__OBJECTIVE__
Nothing but the lines from the one containing "The OpenSCAD and" down to the one containing "return lightness, lightness, lightness", both included, should be echoed, and each exactly as it stands.

__ITEMS__
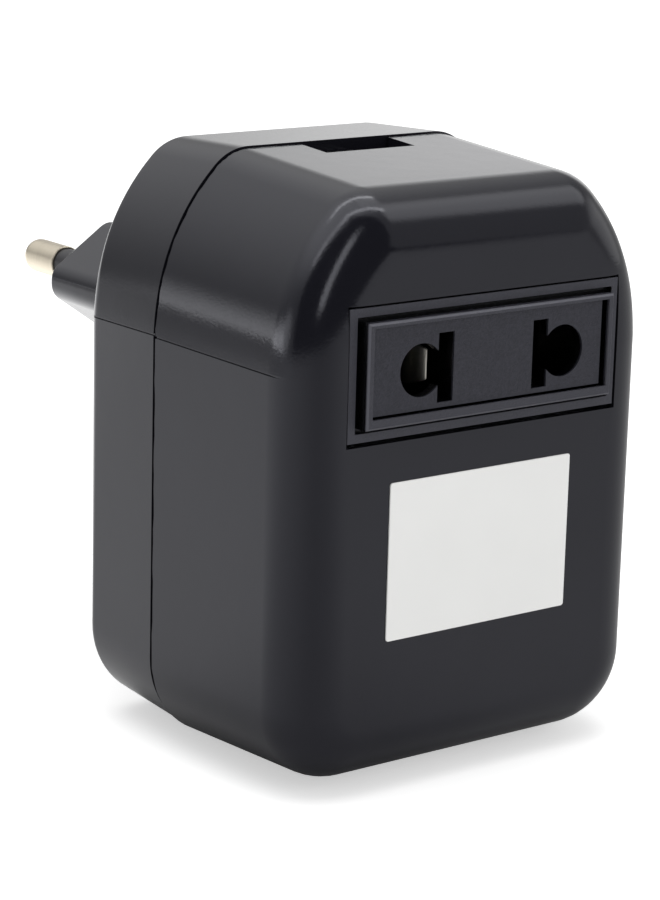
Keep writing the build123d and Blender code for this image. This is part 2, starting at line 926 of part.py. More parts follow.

==

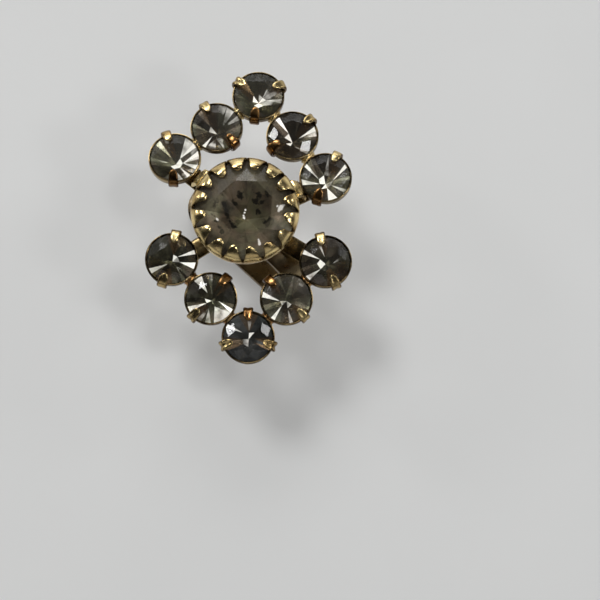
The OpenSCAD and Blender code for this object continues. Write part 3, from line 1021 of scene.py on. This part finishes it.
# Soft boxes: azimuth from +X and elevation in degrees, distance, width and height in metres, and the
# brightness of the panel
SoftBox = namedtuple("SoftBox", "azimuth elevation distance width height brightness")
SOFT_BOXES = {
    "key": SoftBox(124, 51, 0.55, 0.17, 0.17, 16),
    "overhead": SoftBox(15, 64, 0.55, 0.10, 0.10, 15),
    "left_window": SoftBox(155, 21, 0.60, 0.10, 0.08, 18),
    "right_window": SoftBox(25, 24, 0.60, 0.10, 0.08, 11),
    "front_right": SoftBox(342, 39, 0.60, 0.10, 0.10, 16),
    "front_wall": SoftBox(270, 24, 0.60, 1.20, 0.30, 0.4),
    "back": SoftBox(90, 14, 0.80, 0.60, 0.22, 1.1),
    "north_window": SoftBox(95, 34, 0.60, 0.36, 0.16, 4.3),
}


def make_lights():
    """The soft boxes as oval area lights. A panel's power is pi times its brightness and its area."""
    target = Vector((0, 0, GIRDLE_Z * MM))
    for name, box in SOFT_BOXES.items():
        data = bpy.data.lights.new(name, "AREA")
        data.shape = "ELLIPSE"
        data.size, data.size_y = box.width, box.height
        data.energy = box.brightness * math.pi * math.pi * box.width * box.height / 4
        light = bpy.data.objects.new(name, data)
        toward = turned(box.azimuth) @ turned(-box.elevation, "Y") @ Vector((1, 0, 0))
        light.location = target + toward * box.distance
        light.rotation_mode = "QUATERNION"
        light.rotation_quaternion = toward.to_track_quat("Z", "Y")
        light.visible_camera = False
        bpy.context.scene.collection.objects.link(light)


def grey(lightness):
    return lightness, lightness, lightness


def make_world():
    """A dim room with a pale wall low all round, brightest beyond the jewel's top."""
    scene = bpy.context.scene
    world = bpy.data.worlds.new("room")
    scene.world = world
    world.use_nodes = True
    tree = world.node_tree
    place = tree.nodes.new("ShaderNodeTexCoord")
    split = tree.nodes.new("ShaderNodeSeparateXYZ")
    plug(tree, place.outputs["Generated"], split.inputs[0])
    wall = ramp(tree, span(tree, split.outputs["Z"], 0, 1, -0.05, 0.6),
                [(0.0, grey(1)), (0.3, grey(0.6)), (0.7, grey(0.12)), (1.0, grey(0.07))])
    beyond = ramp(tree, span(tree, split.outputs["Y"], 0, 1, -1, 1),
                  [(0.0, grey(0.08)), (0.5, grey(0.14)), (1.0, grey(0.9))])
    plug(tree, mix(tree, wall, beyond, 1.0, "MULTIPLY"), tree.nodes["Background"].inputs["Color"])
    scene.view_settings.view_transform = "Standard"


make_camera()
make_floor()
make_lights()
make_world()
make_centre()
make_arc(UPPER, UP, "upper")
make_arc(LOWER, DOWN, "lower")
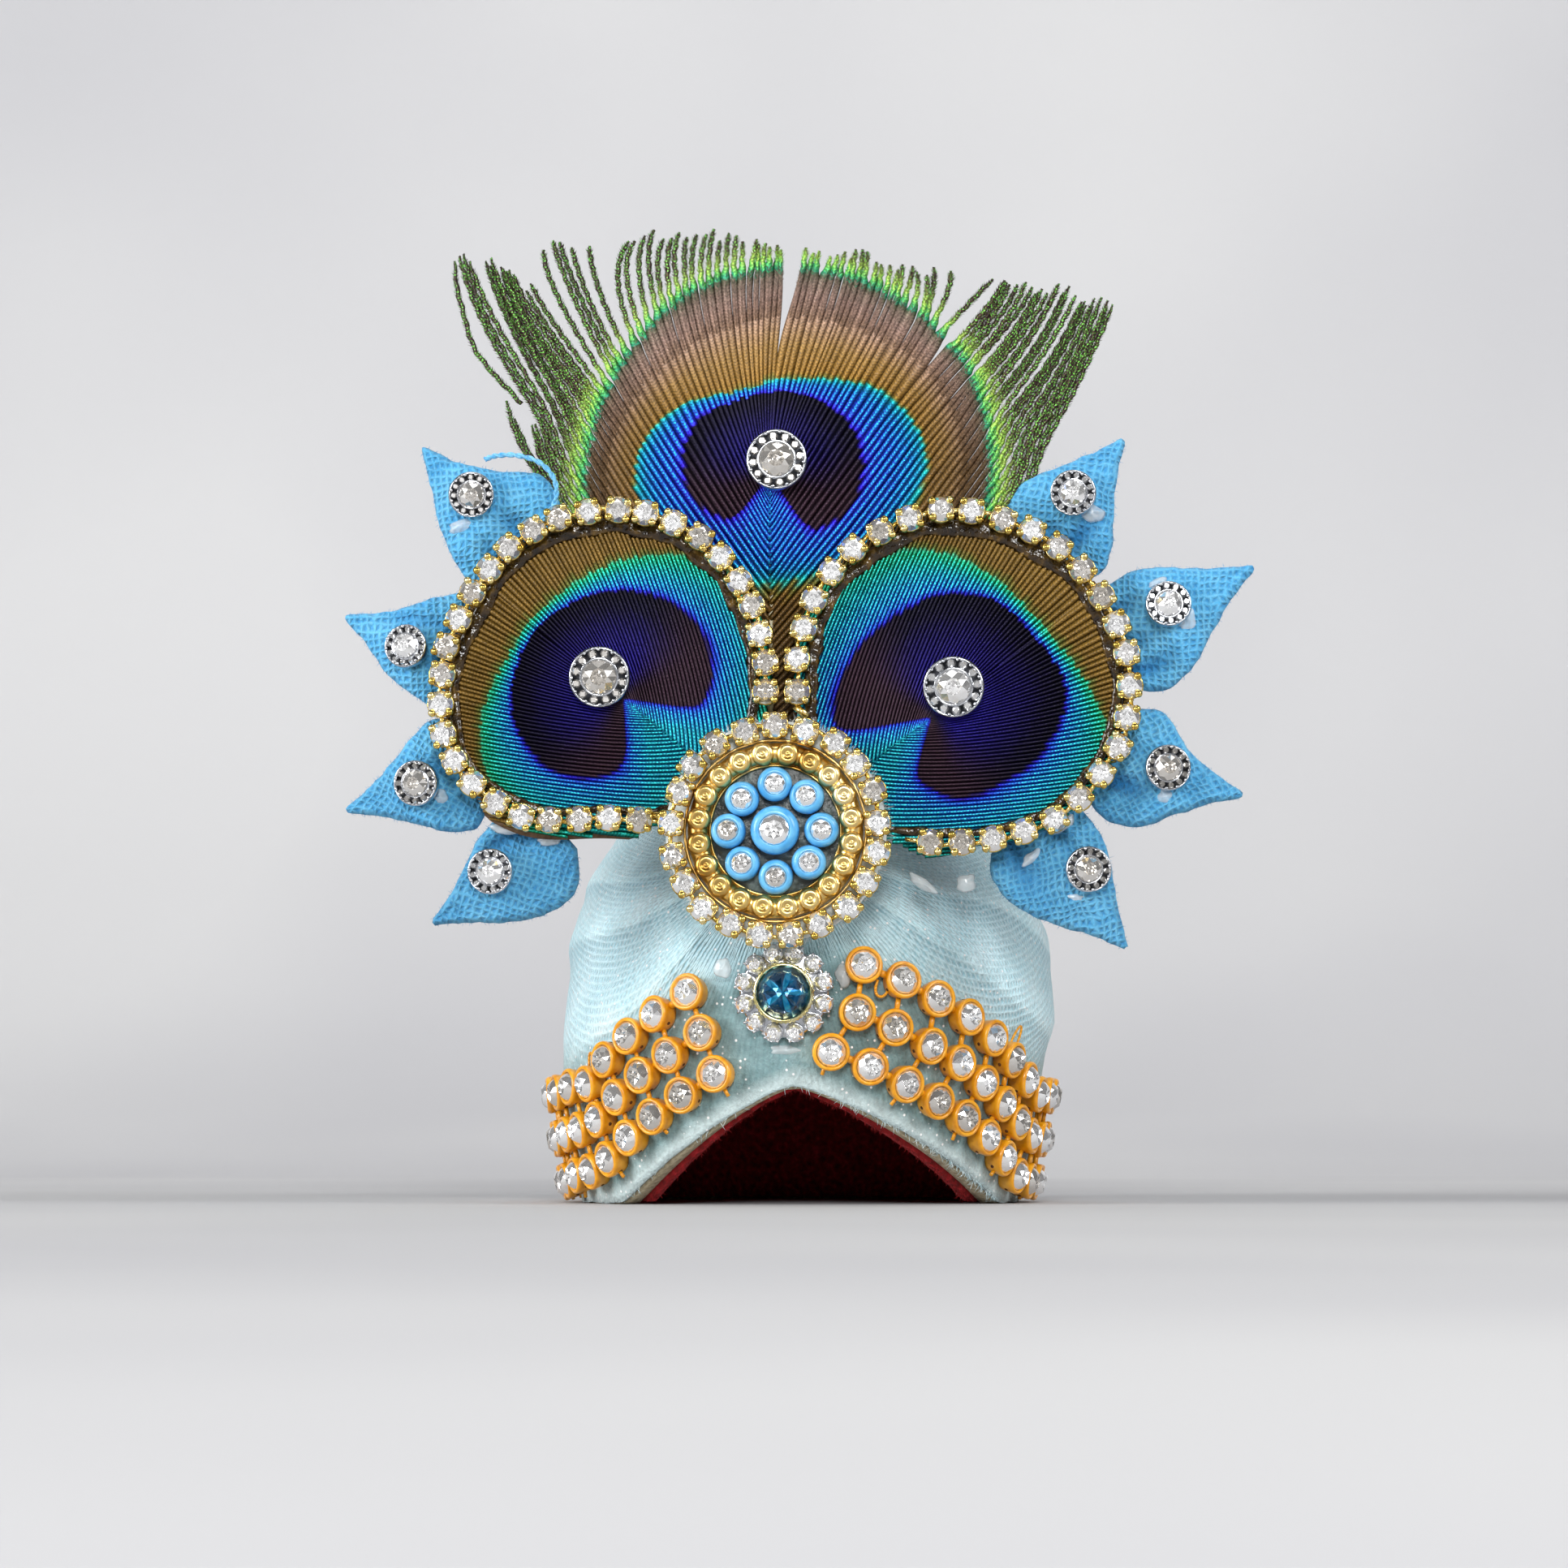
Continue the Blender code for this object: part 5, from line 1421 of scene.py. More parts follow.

__CORRECT OUTPUT__
The OpenSCAD and Blender code for this object continues. Write part 3, from line 1021 of scene.py on. This part finishes it.
# Soft boxes: azimuth from +X and elevation in degrees, distance, width and height in metres, and the
# brightness of the panel
SoftBox = namedtuple("SoftBox", "azimuth elevation distance width height brightness")
SOFT_BOXES = {
    "key": SoftBox(124, 51, 0.55, 0.17, 0.17, 16),
    "overhead": SoftBox(15, 64, 0.55, 0.10, 0.10, 15),
    "left_window": SoftBox(155, 21, 0.60, 0.10, 0.08, 18),
    "right_window": SoftBox(25, 24, 0.60, 0.10, 0.08, 11),
    "front_right": SoftBox(342, 39, 0.60, 0.10, 0.10, 16),
    "front_wall": SoftBox(270, 24, 0.60, 1.20, 0.30, 0.4),
    "back": SoftBox(90, 14, 0.80, 0.60, 0.22, 1.1),
    "north_window": SoftBox(95, 34, 0.60, 0.36, 0.16, 4.3),
}


def make_lights():
    """The soft boxes as oval area lights. A panel's power is pi times its brightness and its area."""
    target = Vector((0, 0, GIRDLE_Z * MM))
    for name, box in SOFT_BOXES.items():
        data = bpy.data.lights.new(name, "AREA")
        data.shape = "ELLIPSE"
        data.size, data.size_y = box.width, box.height
        data.energy = box.brightness * math.pi * math.pi * box.width * box.height / 4
        light = bpy.data.objects.new(name, data)
        toward = turned(box.azimuth) @ turned(-box.elevation, "Y") @ Vector((1, 0, 0))
        light.location = target + toward * box.distance
        light.rotation_mode = "QUATERNION"
        light.rotation_quaternion = toward.to_track_quat("Z", "Y")
        light.visible_camera = False
        bpy.context.scene.collection.objects.link(light)


def grey(lightness):
    return lightness, lightness, lightness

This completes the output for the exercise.